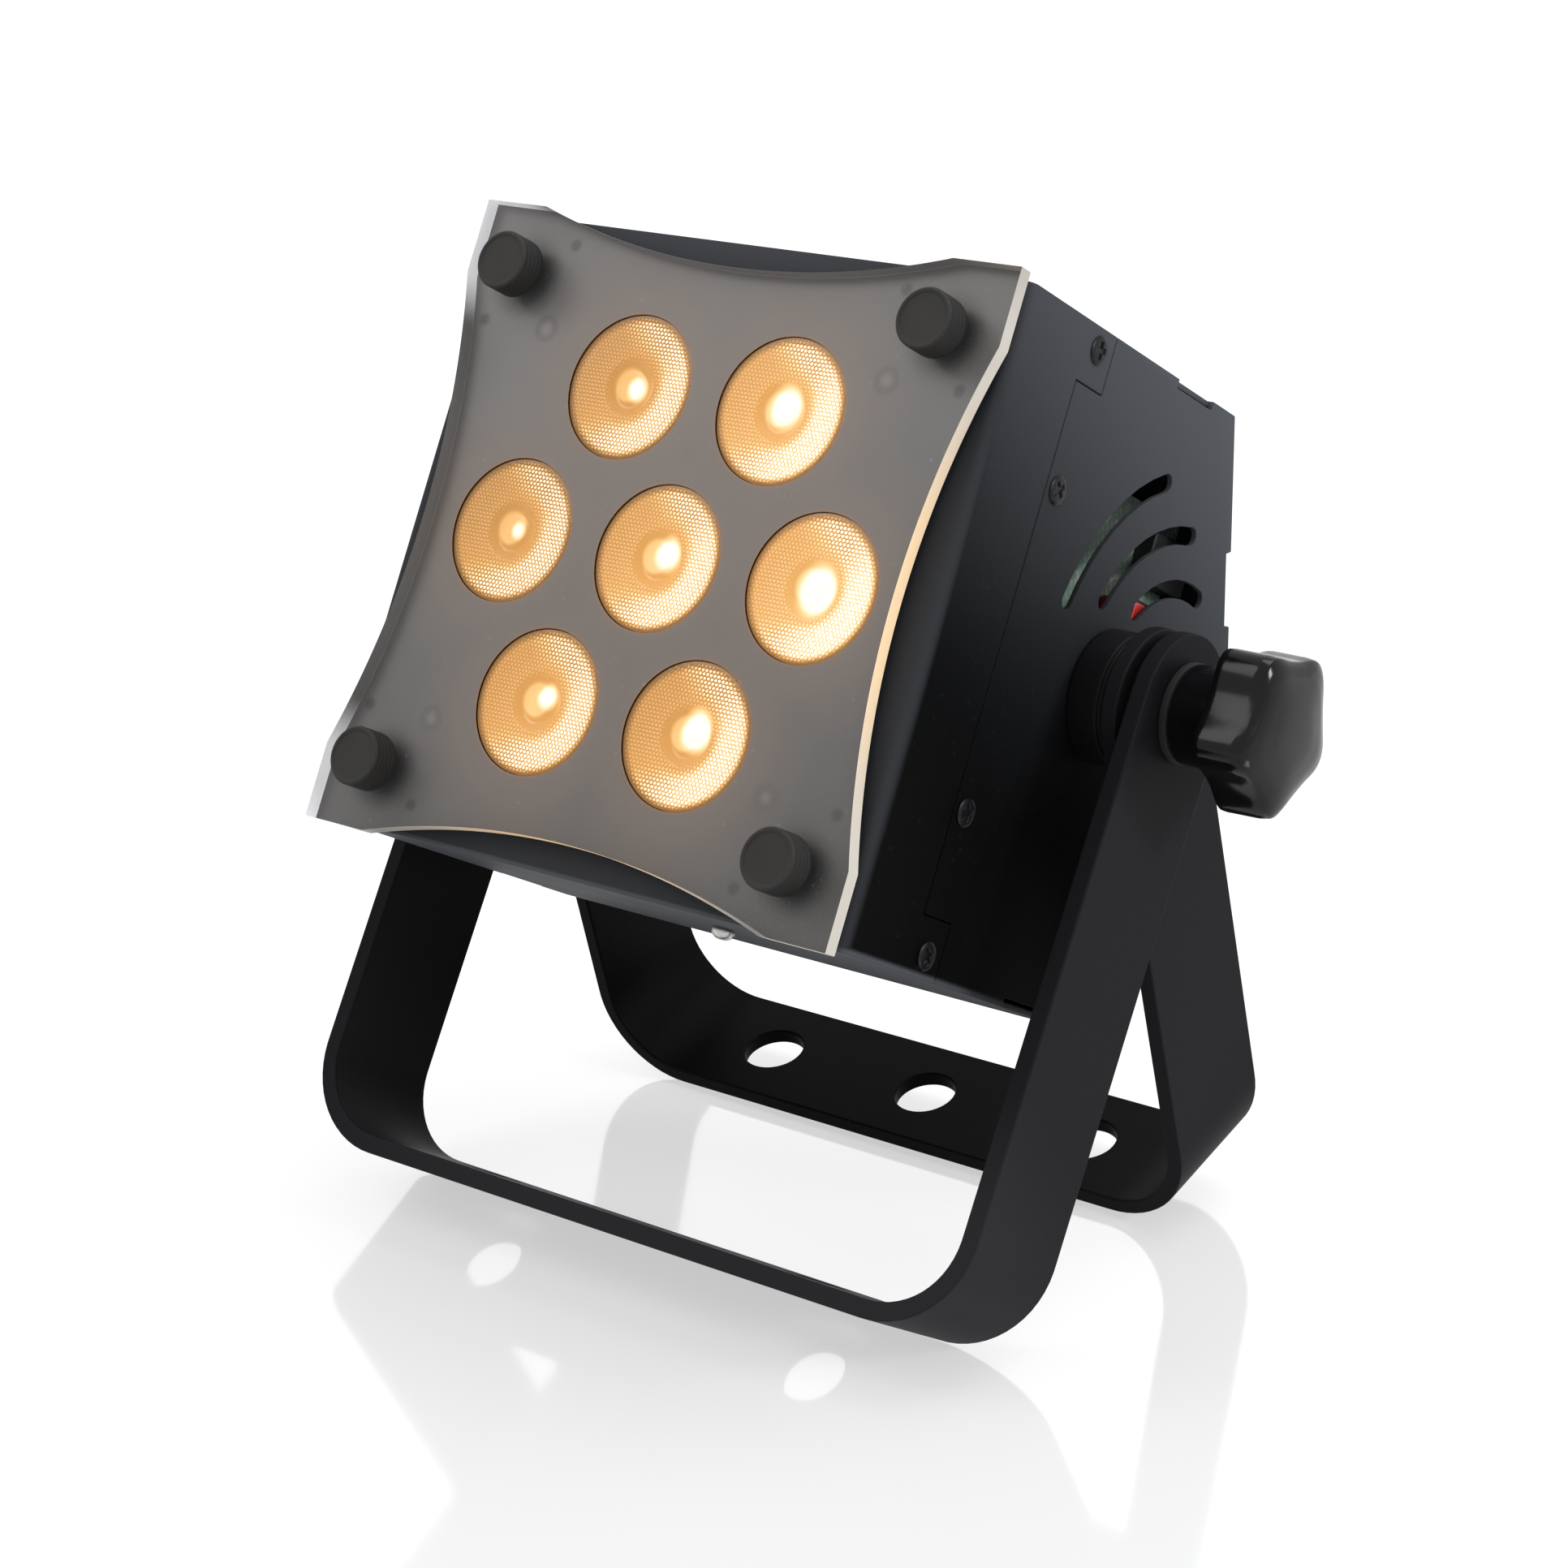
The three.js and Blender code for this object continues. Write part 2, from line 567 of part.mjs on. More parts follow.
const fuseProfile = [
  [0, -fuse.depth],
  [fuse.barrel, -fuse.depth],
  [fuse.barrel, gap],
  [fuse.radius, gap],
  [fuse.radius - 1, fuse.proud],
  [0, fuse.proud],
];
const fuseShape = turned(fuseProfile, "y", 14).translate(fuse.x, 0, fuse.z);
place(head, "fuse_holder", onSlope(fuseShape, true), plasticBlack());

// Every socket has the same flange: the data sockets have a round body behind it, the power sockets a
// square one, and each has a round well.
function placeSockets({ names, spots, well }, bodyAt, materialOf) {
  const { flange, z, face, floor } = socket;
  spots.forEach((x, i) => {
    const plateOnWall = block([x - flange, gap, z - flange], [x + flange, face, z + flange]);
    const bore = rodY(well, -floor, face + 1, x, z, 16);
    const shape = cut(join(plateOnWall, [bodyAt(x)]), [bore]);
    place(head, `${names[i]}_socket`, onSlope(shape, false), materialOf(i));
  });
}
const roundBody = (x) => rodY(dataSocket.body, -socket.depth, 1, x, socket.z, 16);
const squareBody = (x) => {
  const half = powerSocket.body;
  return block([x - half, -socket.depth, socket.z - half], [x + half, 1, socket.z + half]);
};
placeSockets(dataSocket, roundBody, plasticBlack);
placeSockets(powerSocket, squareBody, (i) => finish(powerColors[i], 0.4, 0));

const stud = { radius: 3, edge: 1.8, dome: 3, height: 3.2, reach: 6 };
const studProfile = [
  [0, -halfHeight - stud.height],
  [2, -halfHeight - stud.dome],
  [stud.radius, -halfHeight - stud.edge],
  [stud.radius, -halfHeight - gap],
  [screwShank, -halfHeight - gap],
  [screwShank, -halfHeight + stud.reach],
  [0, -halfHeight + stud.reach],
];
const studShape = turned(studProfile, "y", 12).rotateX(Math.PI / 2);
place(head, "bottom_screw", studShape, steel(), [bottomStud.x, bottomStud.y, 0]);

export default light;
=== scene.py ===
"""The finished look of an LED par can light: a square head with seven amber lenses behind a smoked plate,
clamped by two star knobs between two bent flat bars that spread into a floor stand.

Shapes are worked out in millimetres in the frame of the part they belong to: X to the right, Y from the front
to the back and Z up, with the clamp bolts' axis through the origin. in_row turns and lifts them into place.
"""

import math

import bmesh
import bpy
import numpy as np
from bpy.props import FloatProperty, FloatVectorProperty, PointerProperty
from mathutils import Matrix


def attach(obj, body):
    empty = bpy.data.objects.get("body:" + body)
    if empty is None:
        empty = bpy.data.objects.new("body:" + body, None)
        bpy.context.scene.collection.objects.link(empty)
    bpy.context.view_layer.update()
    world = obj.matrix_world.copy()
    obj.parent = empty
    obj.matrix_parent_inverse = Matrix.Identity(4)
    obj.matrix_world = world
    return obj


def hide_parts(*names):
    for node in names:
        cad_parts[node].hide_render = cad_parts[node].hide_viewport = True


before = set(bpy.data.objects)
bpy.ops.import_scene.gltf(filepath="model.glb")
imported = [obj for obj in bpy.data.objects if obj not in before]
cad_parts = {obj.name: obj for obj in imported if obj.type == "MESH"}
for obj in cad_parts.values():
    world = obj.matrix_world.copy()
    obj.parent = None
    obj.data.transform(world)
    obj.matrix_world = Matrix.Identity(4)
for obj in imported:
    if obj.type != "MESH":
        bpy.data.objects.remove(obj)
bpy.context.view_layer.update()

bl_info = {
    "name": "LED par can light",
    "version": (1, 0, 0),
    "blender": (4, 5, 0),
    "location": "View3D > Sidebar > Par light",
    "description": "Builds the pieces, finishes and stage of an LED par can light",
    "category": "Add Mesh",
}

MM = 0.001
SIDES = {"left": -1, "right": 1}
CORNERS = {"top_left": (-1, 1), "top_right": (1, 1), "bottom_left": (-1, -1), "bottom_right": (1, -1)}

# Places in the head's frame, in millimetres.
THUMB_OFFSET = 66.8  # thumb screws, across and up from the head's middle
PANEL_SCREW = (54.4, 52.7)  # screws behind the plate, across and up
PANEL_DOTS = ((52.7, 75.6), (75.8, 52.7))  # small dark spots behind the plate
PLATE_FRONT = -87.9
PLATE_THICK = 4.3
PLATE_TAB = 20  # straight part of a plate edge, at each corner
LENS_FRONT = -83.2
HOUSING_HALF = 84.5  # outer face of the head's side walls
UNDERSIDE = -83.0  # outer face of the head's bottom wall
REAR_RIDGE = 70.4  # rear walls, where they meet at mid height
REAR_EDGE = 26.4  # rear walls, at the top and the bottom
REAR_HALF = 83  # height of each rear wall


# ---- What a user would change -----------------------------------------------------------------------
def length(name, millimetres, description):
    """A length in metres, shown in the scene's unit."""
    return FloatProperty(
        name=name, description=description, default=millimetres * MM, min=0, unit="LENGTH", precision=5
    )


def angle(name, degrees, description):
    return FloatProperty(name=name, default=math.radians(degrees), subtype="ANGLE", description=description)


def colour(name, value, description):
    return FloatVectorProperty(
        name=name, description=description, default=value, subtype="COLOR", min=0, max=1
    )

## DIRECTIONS
Extract the span of lines that starts with the line containing "3.2, reach: 6" and ends with the line containing "bpy.data.objects.remove(obj)". Keep it exact and add nothing.

## OUTPUT FOR THIS TASK
const stud = { radius: 3, edge: 1.8, dome: 3, height: 3.2, reach: 6 };
const studProfile = [
  [0, -halfHeight - stud.height],
  [2, -halfHeight - stud.dome],
  [stud.radius, -halfHeight - stud.edge],
  [stud.radius, -halfHeight - gap],
  [screwShank, -halfHeight - gap],
  [screwShank, -halfHeight + stud.reach],
  [0, -halfHeight + stud.reach],
];
const studShape = turned(studProfile, "y", 12).rotateX(Math.PI / 2);
place(head, "bottom_screw", studShape, steel(), [bottomStud.x, bottomStud.y, 0]);

export default light;
=== scene.py ===
"""The finished look of an LED par can light: a square head with seven amber lenses behind a smoked plate,
clamped by two star knobs between two bent flat bars that spread into a floor stand.

Shapes are worked out in millimetres in the frame of the part they belong to: X to the right, Y from the front
to the back and Z up, with the clamp bolts' axis through the origin. in_row turns and lifts them into place.
"""

import math

import bmesh
import bpy
import numpy as np
from bpy.props import FloatProperty, FloatVectorProperty, PointerProperty
from mathutils import Matrix


def attach(obj, body):
    empty = bpy.data.objects.get("body:" + body)
    if empty is None:
        empty = bpy.data.objects.new("body:" + body, None)
        bpy.context.scene.collection.objects.link(empty)
    bpy.context.view_layer.update()
    world = obj.matrix_world.copy()
    obj.parent = empty
    obj.matrix_parent_inverse = Matrix.Identity(4)
    obj.matrix_world = world
    return obj


def hide_parts(*names):
    for node in names:
        cad_parts[node].hide_render = cad_parts[node].hide_viewport = True


before = set(bpy.data.objects)
bpy.ops.import_scene.gltf(filepath="model.glb")
imported = [obj for obj in bpy.data.objects if obj not in before]
cad_parts = {obj.name: obj for obj in imported if obj.type == "MESH"}
for obj in cad_parts.values():
    world = obj.matrix_world.copy()
    obj.parent = None
    obj.data.transform(world)
    obj.matrix_world = Matrix.Identity(4)
for obj in imported:
    if obj.type != "MESH":
        bpy.data.objects.remove(obj)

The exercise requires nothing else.